Из-за пекла последних дней кардиологическое отделение переполнилось. Даже считавшие себя здоровыми не выдерживали, падали прямо на тротуары под палящими лучами солнца. Информационные каналы кричали о повторении катастрофы тридцать шестого года, когда под натиском разбушевавшейся теплоты стали таять ледники Гренландии, угрожая наступлением Ледникового периода. Окси не помнила устроенную природой человечеству встряску, но сотни книг, фильмов и статей сохранили истерию пережитого катаклизма. Именно тогда остановились войны за независимость в европейских провинциях, скинули спесь азиатские гиганты, а вечно враждующие Штаты и Россия перестали отстраивать станции ПВО. Расхлябанное человечество сплотилось в борьбе за выживание.
Но Окси в экологический бум не верила. Глянцевое благородство соглашения прикрывало цинизм экономического контроля. Контроля во всех сферах. Строго нормированный прожиточный минимум, разрешения на продолжение рода, фиксирование каждого шага, техносферы квартир, выдающие лимитированные киловатты и капли воды на человека. Закапсулированная жизнь.
Пискнул замок, дверь отворилась, впуская пожилую сослуживицу. Окси повезло с коллегой. Столь же полная, сколь и добрая Настасья Михайловна была одной из немногих врачей, не утративших квалификацию после реформы, и хоть недолюбливала технику, умела найти общий язык даже с ней.
– Совсем пацана зашугала, – рассмеялась Настасья Михайловна, умываясь ледяной водой над никелированной раковиной. – Жмется у стены, икнуть боится. Ну чего ты не развлечешься?
– Бросьте. Он же детё еще, – отмахнулась Окси. – Уже прицепился – не отодрать, а дальше – хуже.
– Сама ты детё. Хороший мальчишка, не испорченный. Ему бы кольцо из носа вынуть и вообще лапочка будет. Ладно, ладно, отстану. Взрослая уже, сама разберешься. Но послушай старую тетку, Окси, мужик тебе нужен. Хороший мужик. Такой, чтобы у-ух.
– Да где ж его взять? Такого, чтобы у-ух.
– Сидя дома – нигде, – уверила Настасья и тут же всплеснула руками, указывая на транслятор. – Слышишь, еще одного экстрагента взяли. Весь день талдычат.

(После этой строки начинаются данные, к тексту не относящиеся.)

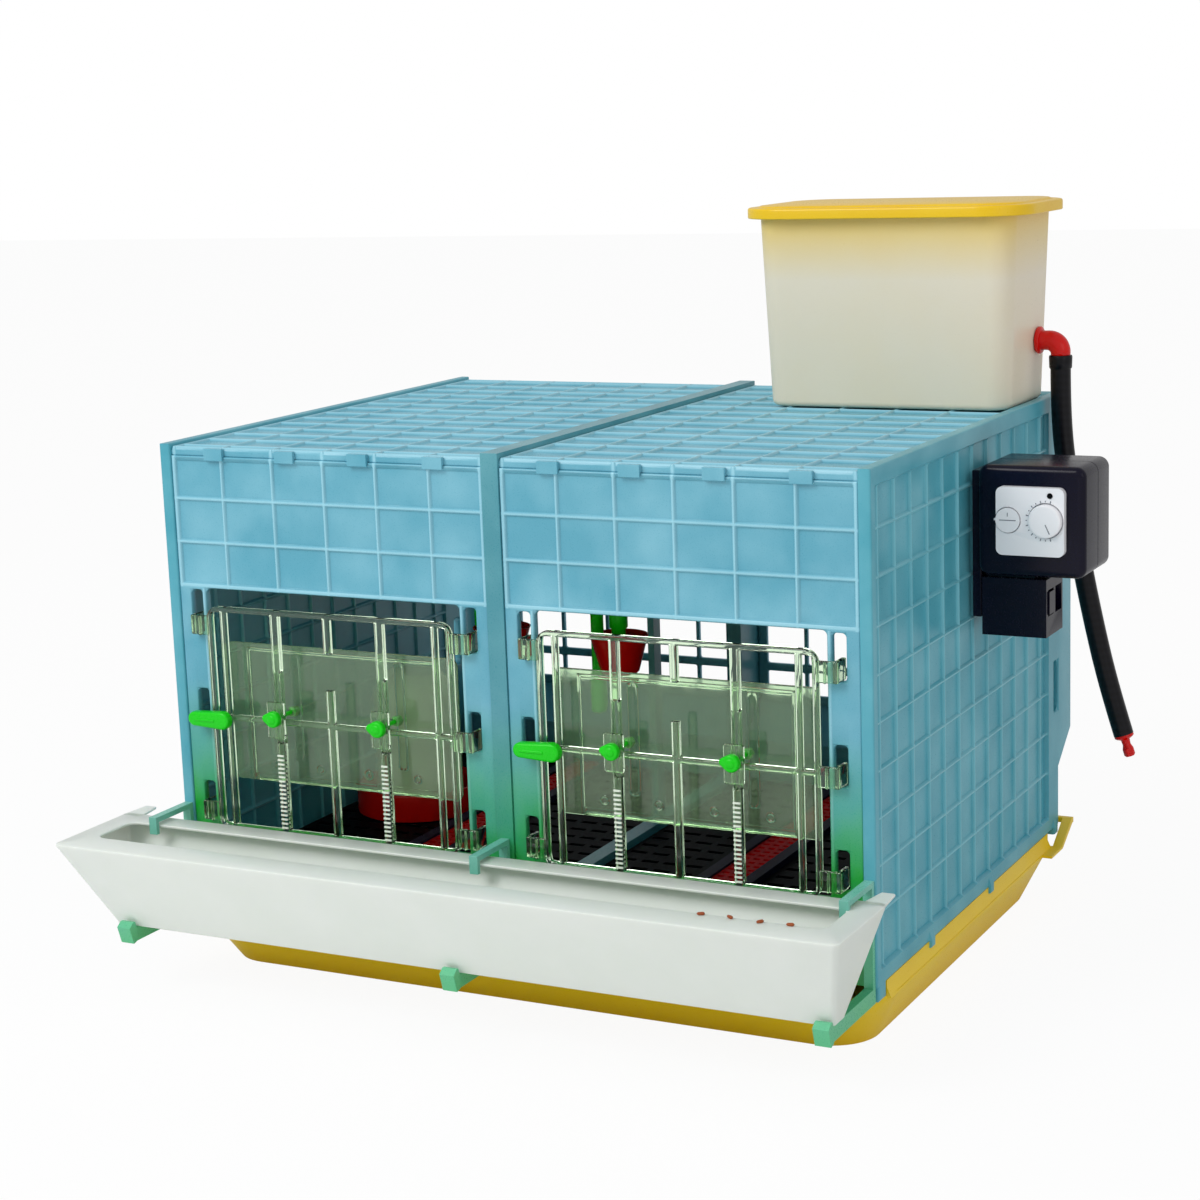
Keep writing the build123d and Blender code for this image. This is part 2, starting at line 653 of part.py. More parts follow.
def stat_face():
    """White control plate, with round recesses for the dial and the switch."""
    x_mid, x_len = span(*FACE_X)
    z_mid, z_len = span(*FACE_Z)
    front = STAT_Y[0] - 8
    blank = extrude(RectangleRounded(x_len, z_len, 7), 4, both=True)
    plate = Pos(x_mid, STAT_Y[0] - 4, z_mid) * Rot(90, 0, 0) * blank
    plate -= rod_y(*DIAL_AT, DIAL_RADIUS + 1.5, (front - 1, front + 5))
    plate -= rod_y(*SWITCH_AT, SWITCH_RADIUS + 1, (front - 1, front + 5))
    plate -= rod_y(*LAMP_AT, 3, (front - 1, front + 3))
    return plate - rod_x(SWITCH_PIVOT_Y, SWITCH_AT[1], SWITCH_PIN + PIN_GAP, switch_pin_span(0.3))


def stat_dial():
    """Temperature dial with a pointer rib."""
    front = STAT_Y[0] - 8
    x, z = DIAL_AT
    dial = rod_y(x, z, DIAL_RADIUS, (front - 4, front + 4.5))
    return dial + block((x - 1.2, x + 1.2), (front - 6, front - 4), (z, z + 15))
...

– Да ну? – от упоминания государственных киллеров Окси поежилась, будто солнечные лучи перестали согревать спину. – Он последний?
– Да кто ж его знает. Этот прикидывался компьютерщиком, жил себе спокойно. Как раскрылся – не знаю. Убил, наверное, кого-нибудь. Ты ж понимаешь, как волка не корми, а все равно глотку перегрызет.
– Зря вы так, Настасья. Может, человек действительно пытался спокойно жить. Он ведь не просился в экстрагенты. Я слышала, их еще детьми забирали, воспитывали, перекраивали. Татуировок понаставили, чтобы от нормальных людей отличать. А теперь отлавливают. Как собак меченных. Это очень похоже на предательство. Разве нет?
– Может, ты и права, дочка. А все равно страшно. Одно дело – не знать, чего ждать от человека, другое – не знать от кого ждать. – Настасья Михайловна набрала из-под крана воды в тяжелую керамическую кружку. – Мне показалось или ты их оправдываешь?
– Нет, конечно. Но и в справедливость девятого отдела не верю. Подумайте сами, если раньше революции совершались честно, в открытую, то пацифисты эко-соглашения пошли другим путем. Они демонстративно уничтожали оружие, выкрикивали лозунги «Природа не терпит насилия», «Мир человечеству» и прочий фарс. А в это время сотни профессиональных убийц стирали бунтарей.
– Окси, ты судишь как подросток. Так уж устроена жизнь, чтобы построить что-то хорошее, надо сломать что-то плохое. Для экстрагентов война никогда не закончится. Их-то убивать учили чуть ли не на уровне инстинктов. Ты представь, живет человек с тобой на одной площадке, здоровается каждое утро, соль попросить заходит, а потом – бах! – и придушит. Я не хочу бояться каждого встречного, но вынуждена, пока жив хоть один экстрагент.
Продолжать спор Окси отказалась.
Задерживаться на дежурстве не пришлось. Но и запираться в квартире пятничным вечером претило. Отчего-то именно сегодня привычное одиночество стало в тягость.
Окси оставила машину на стоянке и зашла в соседнее кафе. Есть не хотелось. Она заказала сок и несколько минут изучала посетителей. Мужчины, женщины, молодежь. Все яркие, как неоновые огни клубов, все радостные и беззаботные. Невозможно обвинять в чем-либо власть, чьи подопечные столь счастливы.